## Data section
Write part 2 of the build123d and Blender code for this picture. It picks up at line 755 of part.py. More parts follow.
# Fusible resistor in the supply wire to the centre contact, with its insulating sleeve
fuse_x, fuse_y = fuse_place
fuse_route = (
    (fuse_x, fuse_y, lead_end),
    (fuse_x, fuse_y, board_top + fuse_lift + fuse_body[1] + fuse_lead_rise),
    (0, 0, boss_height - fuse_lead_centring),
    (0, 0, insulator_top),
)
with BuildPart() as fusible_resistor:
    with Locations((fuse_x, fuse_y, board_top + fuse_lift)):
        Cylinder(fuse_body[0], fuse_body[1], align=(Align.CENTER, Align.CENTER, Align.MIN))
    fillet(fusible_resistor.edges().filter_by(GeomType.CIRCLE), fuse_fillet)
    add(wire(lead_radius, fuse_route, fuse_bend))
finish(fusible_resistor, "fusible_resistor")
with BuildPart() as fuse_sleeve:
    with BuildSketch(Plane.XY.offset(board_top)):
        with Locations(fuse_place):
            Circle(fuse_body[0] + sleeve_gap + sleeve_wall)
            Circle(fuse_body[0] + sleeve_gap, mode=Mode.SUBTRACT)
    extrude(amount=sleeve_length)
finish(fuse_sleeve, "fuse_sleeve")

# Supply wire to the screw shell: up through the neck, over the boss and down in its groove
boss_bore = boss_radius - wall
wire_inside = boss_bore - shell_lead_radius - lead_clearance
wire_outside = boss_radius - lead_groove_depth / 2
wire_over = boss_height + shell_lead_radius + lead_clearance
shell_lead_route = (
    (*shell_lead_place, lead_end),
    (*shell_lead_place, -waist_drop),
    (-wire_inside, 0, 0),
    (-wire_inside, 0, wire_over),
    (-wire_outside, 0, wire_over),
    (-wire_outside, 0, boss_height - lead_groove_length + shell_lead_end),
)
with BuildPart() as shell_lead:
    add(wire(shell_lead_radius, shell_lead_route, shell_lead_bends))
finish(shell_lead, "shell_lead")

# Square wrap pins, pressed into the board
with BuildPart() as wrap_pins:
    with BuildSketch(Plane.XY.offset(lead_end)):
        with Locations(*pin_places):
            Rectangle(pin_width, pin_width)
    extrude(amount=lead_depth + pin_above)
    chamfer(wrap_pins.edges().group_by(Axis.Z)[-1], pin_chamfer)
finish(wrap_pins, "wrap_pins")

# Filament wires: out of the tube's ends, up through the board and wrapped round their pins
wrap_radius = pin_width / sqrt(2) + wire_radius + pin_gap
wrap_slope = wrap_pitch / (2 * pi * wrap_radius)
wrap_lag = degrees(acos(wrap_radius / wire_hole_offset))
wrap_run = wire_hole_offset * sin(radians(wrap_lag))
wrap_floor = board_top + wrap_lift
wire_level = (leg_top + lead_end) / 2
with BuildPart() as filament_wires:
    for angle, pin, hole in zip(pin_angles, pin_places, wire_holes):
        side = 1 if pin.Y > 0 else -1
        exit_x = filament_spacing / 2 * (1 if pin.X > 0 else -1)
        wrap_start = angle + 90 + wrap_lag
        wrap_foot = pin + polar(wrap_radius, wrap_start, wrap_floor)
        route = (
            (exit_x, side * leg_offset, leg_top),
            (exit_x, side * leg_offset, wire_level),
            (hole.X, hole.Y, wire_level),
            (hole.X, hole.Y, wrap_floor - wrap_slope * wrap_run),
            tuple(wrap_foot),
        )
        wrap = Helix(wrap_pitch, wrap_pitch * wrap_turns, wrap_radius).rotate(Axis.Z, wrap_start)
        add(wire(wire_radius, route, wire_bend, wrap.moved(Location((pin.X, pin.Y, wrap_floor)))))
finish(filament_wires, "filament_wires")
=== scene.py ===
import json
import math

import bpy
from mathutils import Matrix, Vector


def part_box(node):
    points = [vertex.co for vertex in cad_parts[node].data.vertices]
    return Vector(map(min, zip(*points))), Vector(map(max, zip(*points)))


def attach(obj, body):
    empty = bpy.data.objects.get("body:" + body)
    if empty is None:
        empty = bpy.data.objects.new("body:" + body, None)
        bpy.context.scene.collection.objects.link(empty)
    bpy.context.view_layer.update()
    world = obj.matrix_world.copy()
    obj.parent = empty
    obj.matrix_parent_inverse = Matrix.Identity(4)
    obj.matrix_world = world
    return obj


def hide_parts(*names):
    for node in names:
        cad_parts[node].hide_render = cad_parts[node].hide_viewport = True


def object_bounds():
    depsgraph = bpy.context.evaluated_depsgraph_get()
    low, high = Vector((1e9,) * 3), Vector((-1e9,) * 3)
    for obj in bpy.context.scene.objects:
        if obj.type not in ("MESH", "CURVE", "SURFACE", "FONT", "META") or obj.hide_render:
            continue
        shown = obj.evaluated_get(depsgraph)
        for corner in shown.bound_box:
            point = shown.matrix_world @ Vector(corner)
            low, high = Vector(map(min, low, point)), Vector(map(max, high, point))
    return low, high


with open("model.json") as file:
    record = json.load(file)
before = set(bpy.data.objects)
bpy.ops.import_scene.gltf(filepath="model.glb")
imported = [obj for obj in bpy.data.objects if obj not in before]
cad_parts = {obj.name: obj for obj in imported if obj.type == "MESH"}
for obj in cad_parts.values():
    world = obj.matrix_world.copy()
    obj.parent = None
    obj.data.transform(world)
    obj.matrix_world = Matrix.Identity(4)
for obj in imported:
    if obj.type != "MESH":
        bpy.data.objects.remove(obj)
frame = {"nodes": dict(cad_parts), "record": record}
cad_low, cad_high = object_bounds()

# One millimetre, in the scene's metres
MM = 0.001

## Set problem
Take the line that contains "wrap = Helix(wrap_pitch, wrap_pitch", the line that contains "obj.parent = empty", and all lines between, and give them again exactly; include no other line.

## Exercise answer
        wrap = Helix(wrap_pitch, wrap_pitch * wrap_turns, wrap_radius).rotate(Axis.Z, wrap_start)
        add(wire(wire_radius, route, wire_bend, wrap.moved(Location((pin.X, pin.Y, wrap_floor)))))
finish(filament_wires, "filament_wires")
=== scene.py ===
import json
import math

import bpy
from mathutils import Matrix, Vector


def part_box(node):
    points = [vertex.co for vertex in cad_parts[node].data.vertices]
    return Vector(map(min, zip(*points))), Vector(map(max, zip(*points)))


def attach(obj, body):
    empty = bpy.data.objects.get("body:" + body)
    if empty is None:
        empty = bpy.data.objects.new("body:" + body, None)
        bpy.context.scene.collection.objects.link(empty)
    bpy.context.view_layer.update()
    world = obj.matrix_world.copy()
    obj.parent = empty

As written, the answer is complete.